PROBLEM STATEMENT
Reproduce exactly the lines below from the one containing "side_shelf_frame();" through the one containing "cad_parts[node].hide_render = cad_parts[node].hide_viewport", including both, and nothing else.

........

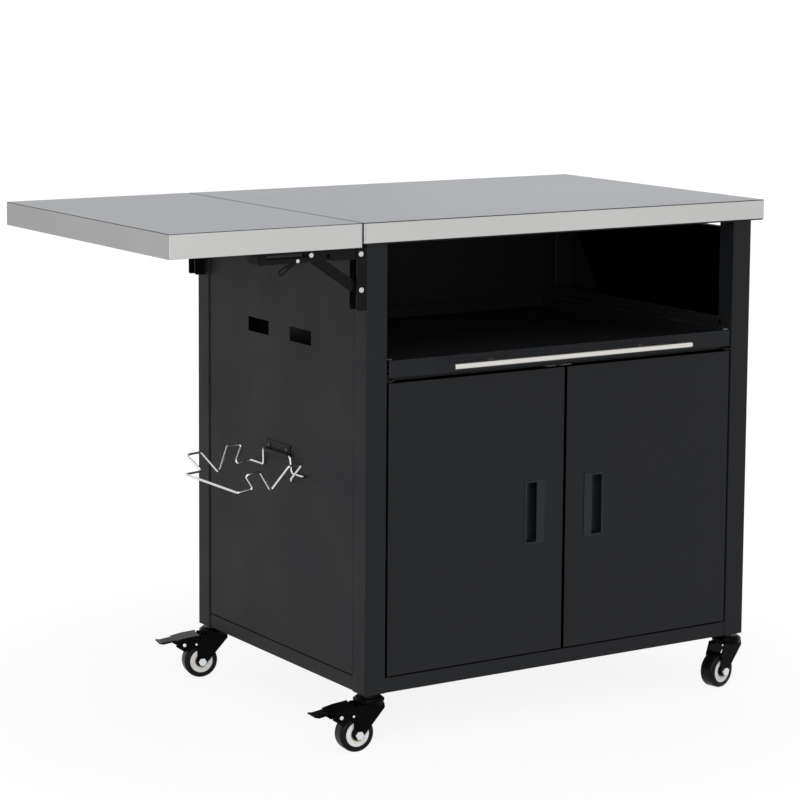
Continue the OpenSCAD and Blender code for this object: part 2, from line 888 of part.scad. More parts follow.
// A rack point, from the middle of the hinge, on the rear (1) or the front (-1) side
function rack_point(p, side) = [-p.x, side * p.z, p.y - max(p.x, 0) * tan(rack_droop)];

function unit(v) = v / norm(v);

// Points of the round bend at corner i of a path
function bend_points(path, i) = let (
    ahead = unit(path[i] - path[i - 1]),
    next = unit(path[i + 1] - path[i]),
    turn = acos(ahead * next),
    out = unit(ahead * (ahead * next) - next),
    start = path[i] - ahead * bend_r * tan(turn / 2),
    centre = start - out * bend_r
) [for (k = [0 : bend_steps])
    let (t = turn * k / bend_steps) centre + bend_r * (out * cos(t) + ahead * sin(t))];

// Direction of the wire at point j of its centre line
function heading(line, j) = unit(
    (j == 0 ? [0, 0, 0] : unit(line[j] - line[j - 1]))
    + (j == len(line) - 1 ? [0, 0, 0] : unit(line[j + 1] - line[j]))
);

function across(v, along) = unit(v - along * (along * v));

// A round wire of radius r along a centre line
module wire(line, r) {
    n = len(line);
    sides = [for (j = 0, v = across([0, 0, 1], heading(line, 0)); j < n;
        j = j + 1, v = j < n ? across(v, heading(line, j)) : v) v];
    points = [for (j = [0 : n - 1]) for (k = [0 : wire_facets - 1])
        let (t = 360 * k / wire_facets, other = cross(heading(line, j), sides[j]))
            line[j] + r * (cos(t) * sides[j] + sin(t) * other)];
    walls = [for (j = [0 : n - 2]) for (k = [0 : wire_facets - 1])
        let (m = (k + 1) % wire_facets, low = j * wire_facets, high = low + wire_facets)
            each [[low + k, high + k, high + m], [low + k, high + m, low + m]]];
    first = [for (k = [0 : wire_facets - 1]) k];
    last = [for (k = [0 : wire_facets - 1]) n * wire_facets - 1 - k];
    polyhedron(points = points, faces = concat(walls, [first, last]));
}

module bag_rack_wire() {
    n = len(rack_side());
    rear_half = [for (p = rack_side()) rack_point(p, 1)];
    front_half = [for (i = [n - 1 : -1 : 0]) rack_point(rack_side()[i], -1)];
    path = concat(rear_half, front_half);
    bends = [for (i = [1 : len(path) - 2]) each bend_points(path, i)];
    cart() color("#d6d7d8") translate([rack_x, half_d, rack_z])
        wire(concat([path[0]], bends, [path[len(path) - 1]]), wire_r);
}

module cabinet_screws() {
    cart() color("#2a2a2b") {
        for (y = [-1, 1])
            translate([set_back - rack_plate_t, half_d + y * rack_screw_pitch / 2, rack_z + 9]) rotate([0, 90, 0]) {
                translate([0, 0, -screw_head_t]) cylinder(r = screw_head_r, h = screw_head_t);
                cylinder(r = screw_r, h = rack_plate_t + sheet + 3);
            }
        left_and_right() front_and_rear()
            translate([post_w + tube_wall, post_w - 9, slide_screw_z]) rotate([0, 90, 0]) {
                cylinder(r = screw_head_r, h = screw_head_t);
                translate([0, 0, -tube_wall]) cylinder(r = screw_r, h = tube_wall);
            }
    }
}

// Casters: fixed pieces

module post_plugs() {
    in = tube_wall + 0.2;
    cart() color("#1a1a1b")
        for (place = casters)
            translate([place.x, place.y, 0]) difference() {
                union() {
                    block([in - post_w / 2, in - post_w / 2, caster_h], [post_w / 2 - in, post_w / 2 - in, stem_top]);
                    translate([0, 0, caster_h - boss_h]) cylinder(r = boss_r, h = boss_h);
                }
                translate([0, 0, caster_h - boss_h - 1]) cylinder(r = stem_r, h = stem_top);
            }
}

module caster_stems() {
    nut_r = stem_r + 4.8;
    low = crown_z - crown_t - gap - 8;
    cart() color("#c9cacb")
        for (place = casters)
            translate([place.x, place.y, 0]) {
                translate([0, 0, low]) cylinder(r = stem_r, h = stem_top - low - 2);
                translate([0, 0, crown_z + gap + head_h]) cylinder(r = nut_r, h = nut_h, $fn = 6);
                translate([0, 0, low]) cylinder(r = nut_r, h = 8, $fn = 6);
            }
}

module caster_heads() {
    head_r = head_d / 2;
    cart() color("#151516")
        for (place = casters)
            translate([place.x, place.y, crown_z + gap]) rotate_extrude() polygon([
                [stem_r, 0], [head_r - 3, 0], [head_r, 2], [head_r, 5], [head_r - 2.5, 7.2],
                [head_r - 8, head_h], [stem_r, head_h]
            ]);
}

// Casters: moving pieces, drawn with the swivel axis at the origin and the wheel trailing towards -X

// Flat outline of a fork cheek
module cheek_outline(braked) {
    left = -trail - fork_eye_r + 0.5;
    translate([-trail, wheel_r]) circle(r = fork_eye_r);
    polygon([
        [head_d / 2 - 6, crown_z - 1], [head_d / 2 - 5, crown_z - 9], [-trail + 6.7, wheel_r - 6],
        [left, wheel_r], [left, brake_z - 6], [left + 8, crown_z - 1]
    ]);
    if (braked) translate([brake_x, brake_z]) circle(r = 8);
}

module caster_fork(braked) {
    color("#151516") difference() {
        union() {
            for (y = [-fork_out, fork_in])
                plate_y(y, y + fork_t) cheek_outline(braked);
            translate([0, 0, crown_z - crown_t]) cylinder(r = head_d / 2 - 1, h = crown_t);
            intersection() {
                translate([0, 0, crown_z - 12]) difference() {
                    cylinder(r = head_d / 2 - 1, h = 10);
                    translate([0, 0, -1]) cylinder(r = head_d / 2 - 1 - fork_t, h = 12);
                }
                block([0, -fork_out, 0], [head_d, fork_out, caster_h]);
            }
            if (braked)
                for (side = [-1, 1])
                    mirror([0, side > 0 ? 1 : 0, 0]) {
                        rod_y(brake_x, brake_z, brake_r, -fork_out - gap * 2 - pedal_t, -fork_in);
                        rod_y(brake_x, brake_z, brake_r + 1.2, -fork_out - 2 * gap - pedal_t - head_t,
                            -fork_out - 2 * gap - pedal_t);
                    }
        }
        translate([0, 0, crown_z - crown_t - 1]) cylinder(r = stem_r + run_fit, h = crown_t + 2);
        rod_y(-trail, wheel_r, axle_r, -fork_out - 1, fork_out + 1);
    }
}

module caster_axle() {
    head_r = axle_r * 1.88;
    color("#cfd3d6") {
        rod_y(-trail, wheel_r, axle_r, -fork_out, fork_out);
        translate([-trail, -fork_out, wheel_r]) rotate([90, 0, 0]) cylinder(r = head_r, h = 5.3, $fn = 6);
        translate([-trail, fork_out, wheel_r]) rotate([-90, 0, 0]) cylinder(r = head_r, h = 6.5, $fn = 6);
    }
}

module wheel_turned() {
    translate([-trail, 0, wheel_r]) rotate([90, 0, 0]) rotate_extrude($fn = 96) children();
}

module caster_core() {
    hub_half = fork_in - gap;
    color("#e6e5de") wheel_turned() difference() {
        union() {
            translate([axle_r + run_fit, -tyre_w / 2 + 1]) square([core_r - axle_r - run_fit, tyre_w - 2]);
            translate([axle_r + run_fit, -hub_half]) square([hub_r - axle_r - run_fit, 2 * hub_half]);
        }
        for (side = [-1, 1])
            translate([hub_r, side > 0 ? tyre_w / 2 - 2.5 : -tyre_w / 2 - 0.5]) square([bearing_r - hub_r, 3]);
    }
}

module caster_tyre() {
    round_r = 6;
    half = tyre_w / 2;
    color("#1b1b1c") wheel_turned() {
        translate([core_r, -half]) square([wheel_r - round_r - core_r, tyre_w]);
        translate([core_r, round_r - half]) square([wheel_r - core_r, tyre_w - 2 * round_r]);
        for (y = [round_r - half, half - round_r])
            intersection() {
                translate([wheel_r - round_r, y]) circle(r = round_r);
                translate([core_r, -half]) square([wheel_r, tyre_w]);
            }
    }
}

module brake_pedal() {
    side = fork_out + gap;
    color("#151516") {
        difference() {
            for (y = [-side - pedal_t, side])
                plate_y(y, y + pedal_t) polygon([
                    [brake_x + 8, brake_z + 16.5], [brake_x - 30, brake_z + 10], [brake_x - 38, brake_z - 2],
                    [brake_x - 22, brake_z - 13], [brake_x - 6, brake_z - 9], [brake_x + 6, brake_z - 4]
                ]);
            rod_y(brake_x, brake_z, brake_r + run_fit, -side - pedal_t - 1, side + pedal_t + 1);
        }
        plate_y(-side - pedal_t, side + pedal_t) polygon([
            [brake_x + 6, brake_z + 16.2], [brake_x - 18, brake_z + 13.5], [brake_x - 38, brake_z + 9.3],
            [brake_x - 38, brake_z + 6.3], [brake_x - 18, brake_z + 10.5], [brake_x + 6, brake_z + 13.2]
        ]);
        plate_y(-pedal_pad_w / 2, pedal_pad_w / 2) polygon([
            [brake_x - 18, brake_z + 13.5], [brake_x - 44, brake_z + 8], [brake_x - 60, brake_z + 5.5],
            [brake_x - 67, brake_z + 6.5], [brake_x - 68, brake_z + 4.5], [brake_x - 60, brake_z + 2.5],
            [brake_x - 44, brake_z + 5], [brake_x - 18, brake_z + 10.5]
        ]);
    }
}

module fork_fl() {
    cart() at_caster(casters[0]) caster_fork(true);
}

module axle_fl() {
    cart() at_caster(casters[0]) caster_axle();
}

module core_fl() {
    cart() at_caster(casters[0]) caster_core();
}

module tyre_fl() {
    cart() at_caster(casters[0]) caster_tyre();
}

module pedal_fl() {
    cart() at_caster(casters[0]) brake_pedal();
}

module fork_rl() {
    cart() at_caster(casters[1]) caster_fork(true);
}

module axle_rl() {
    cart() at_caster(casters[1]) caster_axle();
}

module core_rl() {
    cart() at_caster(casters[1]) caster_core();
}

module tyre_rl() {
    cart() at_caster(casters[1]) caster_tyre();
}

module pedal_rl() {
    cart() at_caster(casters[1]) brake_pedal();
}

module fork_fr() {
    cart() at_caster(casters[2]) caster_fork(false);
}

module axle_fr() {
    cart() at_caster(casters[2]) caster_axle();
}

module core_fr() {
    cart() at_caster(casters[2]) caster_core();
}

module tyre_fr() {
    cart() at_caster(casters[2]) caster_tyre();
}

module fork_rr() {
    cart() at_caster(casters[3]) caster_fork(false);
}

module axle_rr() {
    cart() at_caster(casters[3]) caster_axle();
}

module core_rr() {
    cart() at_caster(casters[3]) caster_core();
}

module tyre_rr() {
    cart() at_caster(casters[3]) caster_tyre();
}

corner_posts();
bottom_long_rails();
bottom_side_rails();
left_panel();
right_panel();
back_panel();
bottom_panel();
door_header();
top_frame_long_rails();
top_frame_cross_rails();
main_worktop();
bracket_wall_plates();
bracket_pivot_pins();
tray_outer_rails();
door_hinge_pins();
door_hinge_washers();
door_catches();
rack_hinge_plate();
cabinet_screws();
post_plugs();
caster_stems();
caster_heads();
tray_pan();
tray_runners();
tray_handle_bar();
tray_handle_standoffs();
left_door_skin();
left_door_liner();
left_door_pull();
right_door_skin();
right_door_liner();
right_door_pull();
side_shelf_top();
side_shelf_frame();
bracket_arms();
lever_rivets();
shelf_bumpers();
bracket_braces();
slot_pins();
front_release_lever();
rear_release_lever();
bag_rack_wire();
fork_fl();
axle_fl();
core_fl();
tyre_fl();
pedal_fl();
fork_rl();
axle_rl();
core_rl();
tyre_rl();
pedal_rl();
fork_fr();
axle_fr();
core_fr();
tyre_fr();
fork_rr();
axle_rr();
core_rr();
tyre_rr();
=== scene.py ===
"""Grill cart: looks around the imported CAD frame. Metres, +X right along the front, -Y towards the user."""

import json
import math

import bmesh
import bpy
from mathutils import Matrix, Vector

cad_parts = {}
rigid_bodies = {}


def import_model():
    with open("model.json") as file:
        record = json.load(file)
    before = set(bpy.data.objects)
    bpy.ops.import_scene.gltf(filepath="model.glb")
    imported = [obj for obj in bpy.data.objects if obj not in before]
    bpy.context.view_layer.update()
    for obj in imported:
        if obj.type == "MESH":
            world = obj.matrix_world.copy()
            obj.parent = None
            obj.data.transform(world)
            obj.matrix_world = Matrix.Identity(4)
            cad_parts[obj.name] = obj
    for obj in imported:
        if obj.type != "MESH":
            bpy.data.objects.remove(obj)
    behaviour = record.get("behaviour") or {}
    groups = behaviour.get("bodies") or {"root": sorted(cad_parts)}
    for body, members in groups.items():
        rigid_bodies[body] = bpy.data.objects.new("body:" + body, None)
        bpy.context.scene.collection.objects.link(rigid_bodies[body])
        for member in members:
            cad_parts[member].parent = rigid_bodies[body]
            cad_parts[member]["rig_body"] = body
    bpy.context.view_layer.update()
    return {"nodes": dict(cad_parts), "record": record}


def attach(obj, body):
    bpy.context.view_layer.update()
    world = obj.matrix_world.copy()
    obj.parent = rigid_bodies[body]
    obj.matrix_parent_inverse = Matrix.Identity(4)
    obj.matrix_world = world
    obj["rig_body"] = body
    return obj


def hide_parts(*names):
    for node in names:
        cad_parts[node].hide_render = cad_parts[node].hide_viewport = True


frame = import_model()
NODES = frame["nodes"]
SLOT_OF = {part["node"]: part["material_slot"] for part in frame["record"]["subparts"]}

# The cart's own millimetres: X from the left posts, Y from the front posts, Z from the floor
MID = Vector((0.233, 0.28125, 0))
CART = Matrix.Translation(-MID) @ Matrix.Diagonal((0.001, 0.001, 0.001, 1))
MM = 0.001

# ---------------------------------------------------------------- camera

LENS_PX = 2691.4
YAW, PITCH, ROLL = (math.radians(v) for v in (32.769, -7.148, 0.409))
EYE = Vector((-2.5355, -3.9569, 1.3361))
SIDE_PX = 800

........

WRITTEN SOLUTION
side_shelf_frame();
bracket_arms();
lever_rivets();
shelf_bumpers();
bracket_braces();
slot_pins();
front_release_lever();
rear_release_lever();
bag_rack_wire();
fork_fl();
axle_fl();
core_fl();
tyre_fl();
pedal_fl();
fork_rl();
axle_rl();
core_rl();
tyre_rl();
pedal_rl();
fork_fr();
axle_fr();
core_fr();
tyre_fr();
fork_rr();
axle_rr();
core_rr();
tyre_rr();
=== scene.py ===
"""Grill cart: looks around the imported CAD frame. Metres, +X right along the front, -Y towards the user."""

import json
import math

import bmesh
import bpy
from mathutils import Matrix, Vector

cad_parts = {}
rigid_bodies = {}


def import_model():
    with open("model.json") as file:
        record = json.load(file)
    before = set(bpy.data.objects)
    bpy.ops.import_scene.gltf(filepath="model.glb")
    imported = [obj for obj in bpy.data.objects if obj not in before]
    bpy.context.view_layer.update()
    for obj in imported:
        if obj.type == "MESH":
            world = obj.matrix_world.copy()
            obj.parent = None
            obj.data.transform(world)
            obj.matrix_world = Matrix.Identity(4)
            cad_parts[obj.name] = obj
    for obj in imported:
        if obj.type != "MESH":
            bpy.data.objects.remove(obj)
    behaviour = record.get("behaviour") or {}
    groups = behaviour.get("bodies") or {"root": sorted(cad_parts)}
    for body, members in groups.items():
        rigid_bodies[body] = bpy.data.objects.new("body:" + body, None)
        bpy.context.scene.collection.objects.link(rigid_bodies[body])
        for member in members:
            cad_parts[member].parent = rigid_bodies[body]
            cad_parts[member]["rig_body"] = body
    bpy.context.view_layer.update()
    return {"nodes": dict(cad_parts), "record": record}


def attach(obj, body):
    bpy.context.view_layer.update()
    world = obj.matrix_world.copy()
    obj.parent = rigid_bodies[body]
    obj.matrix_parent_inverse = Matrix.Identity(4)
    obj.matrix_world = world
    obj["rig_body"] = body
    return obj


def hide_parts(*names):
    for node in names:
        cad_parts[node].hide_render = cad_parts[node].hide_viewport = True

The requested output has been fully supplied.